_YOUR INSTRUCTIONS_
Find the string "parts" in the listing and report every line that has it.

_DATA FOR THIS EXERCISE_
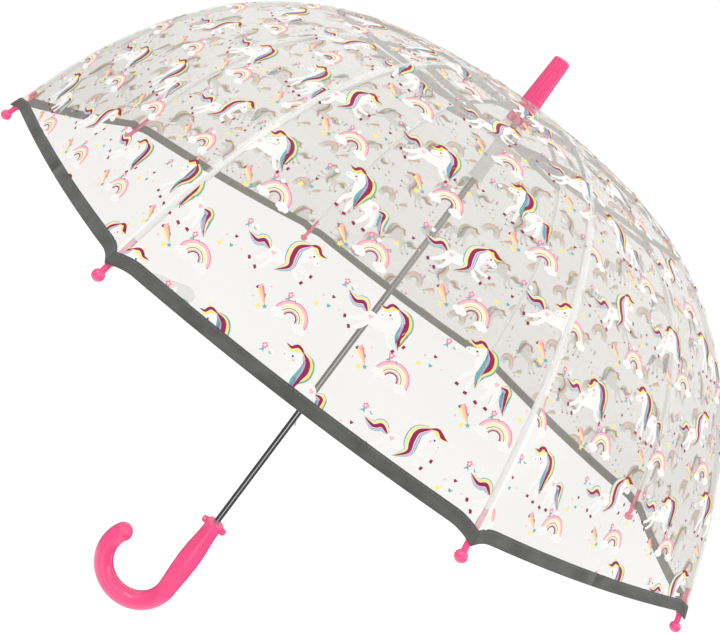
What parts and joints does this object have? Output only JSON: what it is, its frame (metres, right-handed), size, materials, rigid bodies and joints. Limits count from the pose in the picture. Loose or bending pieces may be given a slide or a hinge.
...
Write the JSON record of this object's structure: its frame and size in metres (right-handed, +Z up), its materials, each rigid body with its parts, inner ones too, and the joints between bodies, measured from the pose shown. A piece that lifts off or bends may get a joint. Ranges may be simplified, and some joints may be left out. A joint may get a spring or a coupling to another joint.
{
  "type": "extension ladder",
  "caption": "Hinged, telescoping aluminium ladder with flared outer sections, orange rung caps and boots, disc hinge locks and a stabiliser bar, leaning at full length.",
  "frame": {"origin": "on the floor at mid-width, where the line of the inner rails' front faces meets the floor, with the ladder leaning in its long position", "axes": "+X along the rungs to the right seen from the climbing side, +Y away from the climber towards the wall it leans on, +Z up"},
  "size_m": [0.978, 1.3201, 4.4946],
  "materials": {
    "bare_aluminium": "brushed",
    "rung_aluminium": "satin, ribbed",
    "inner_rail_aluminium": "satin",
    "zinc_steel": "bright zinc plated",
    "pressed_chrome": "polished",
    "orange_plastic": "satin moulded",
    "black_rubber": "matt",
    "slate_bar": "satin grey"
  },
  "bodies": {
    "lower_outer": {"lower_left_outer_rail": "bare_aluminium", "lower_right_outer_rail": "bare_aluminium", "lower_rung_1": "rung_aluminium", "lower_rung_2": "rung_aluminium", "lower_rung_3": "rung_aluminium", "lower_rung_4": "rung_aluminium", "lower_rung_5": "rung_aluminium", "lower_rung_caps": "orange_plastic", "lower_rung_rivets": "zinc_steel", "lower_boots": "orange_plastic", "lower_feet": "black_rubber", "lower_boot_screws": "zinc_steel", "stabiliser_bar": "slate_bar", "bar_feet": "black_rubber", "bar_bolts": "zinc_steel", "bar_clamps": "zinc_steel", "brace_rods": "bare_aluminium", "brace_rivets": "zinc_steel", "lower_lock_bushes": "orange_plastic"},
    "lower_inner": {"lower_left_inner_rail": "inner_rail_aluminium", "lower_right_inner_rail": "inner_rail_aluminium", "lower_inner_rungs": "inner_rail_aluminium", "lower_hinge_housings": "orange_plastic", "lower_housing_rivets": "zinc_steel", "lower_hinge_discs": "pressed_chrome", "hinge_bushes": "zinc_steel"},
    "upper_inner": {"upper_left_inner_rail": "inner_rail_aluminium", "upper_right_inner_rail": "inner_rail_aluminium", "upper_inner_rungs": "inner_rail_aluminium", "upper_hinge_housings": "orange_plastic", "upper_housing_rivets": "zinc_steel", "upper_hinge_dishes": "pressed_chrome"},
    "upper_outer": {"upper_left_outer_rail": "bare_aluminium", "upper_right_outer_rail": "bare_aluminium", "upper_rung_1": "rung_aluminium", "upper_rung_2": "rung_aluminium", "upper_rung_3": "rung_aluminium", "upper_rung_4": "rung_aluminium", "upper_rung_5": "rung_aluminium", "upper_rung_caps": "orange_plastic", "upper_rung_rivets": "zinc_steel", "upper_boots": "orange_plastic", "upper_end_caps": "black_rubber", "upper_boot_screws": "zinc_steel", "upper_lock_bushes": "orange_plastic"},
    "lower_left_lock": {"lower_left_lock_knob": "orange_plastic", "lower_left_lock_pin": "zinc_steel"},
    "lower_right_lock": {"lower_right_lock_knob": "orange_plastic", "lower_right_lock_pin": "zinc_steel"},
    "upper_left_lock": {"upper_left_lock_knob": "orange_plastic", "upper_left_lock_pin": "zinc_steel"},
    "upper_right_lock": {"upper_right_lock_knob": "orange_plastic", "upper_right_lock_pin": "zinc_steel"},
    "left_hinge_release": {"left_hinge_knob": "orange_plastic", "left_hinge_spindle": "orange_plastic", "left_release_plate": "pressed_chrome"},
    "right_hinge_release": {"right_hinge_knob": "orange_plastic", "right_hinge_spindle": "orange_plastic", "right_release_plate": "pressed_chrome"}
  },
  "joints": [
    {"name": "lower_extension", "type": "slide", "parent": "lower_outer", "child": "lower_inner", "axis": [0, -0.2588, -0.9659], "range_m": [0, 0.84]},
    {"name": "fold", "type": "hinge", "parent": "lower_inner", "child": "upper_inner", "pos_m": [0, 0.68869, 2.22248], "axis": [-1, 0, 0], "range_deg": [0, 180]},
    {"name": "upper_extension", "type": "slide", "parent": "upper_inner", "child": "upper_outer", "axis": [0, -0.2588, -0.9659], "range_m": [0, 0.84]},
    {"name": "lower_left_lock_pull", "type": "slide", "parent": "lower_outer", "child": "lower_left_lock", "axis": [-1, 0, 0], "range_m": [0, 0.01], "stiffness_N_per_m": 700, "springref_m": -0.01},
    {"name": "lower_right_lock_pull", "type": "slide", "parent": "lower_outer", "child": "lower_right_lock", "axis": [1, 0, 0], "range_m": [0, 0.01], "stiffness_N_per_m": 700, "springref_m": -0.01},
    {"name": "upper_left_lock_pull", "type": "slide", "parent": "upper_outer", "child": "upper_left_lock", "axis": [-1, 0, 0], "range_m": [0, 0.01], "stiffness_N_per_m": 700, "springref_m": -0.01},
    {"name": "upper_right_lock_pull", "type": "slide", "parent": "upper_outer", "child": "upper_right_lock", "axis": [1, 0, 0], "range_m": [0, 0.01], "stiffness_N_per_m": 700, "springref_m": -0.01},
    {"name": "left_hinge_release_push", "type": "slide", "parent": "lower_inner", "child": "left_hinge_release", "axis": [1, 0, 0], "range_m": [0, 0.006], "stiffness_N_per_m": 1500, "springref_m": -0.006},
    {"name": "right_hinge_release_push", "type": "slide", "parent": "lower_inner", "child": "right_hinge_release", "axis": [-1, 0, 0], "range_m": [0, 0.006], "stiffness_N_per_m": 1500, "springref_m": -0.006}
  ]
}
==
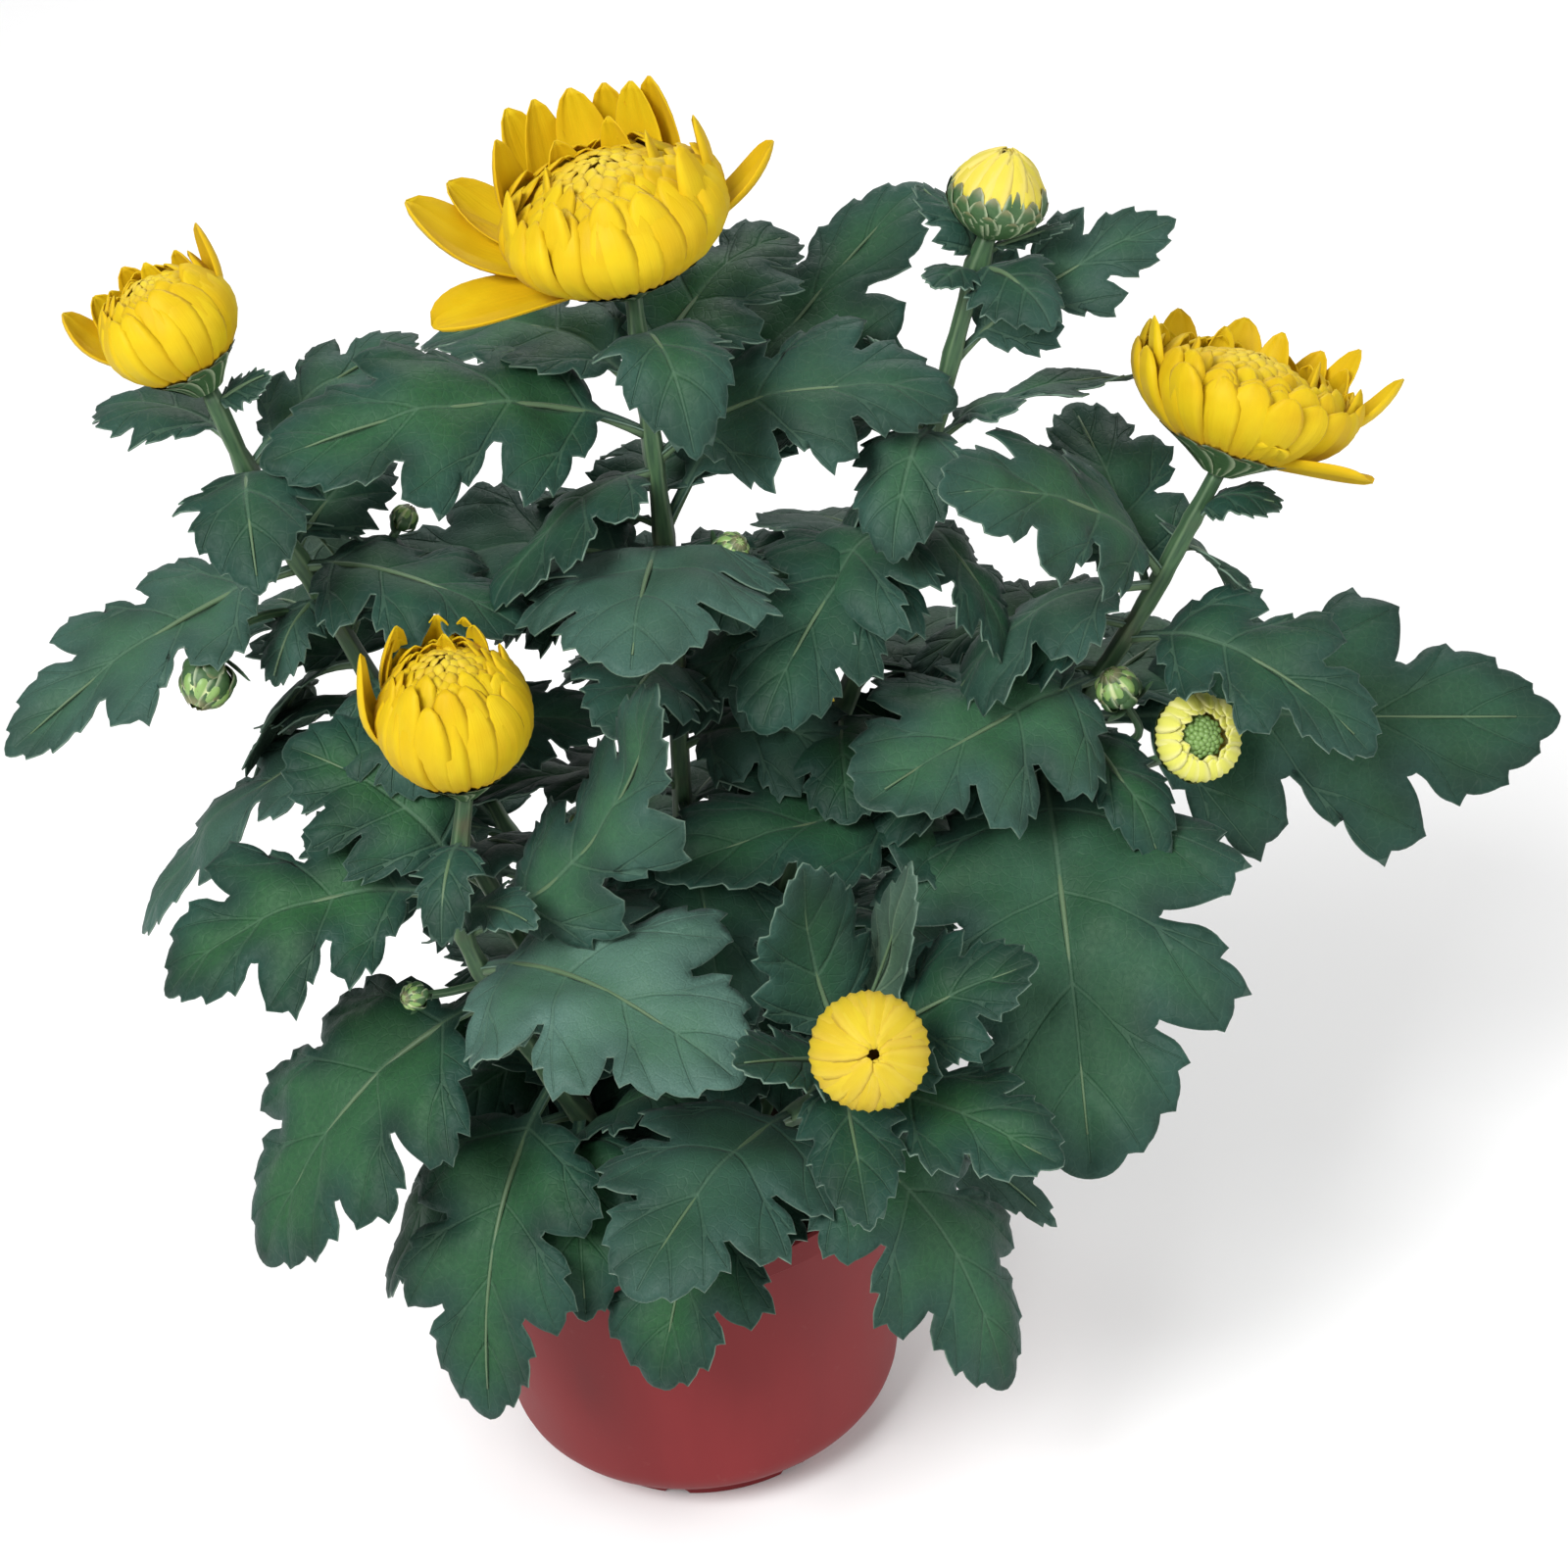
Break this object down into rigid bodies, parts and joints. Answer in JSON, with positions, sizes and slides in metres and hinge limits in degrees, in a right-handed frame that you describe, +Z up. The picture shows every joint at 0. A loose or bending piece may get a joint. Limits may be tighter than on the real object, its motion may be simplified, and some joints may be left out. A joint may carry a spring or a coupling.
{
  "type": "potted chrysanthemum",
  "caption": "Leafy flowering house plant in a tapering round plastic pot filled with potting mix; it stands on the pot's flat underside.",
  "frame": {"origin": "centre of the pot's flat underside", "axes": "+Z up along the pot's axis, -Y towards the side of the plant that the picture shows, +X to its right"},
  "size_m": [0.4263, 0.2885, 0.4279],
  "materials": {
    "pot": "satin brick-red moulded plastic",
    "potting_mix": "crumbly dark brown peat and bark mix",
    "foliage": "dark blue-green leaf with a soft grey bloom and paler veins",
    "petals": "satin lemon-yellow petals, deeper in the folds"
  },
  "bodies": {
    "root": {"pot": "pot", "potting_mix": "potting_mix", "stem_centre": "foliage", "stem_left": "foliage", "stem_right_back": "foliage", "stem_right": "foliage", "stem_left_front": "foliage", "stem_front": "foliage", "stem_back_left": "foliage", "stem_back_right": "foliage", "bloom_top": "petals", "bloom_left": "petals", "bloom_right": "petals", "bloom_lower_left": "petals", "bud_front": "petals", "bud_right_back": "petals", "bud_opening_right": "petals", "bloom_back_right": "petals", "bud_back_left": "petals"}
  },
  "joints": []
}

_RESPONSE TO THIS TASK_
What parts and joints does this object have? Output only JSON: what it is, its frame (metres, right-handed), size, materials, rigid bodies and joints. Limits count from the pose in the picture. Loose or bending pieces may be given a slide or a hinge.
Write the JSON record of this object's structure: its frame and size in metres (right-handed, +Z up), its materials, each rigid body with its parts, inner ones too, and the joints between bodies, measured from the pose shown. A piece that lifts off or bends may get a joint. Ranges may be simplified, and some joints may be left out. A joint may get a spring or a coupling to another joint.
Break this object down into rigid bodies, parts and joints. Answer in JSON, with positions, sizes and slides in metres and hinge limits in degrees, in a right-handed frame that you describe, +Z up. The picture shows every joint at 0. A loose or bending piece may get a joint. Limits may be tighter than on the real object, its motion may be simplified, and some joints may be left out. A joint may carry a spring or a coupling.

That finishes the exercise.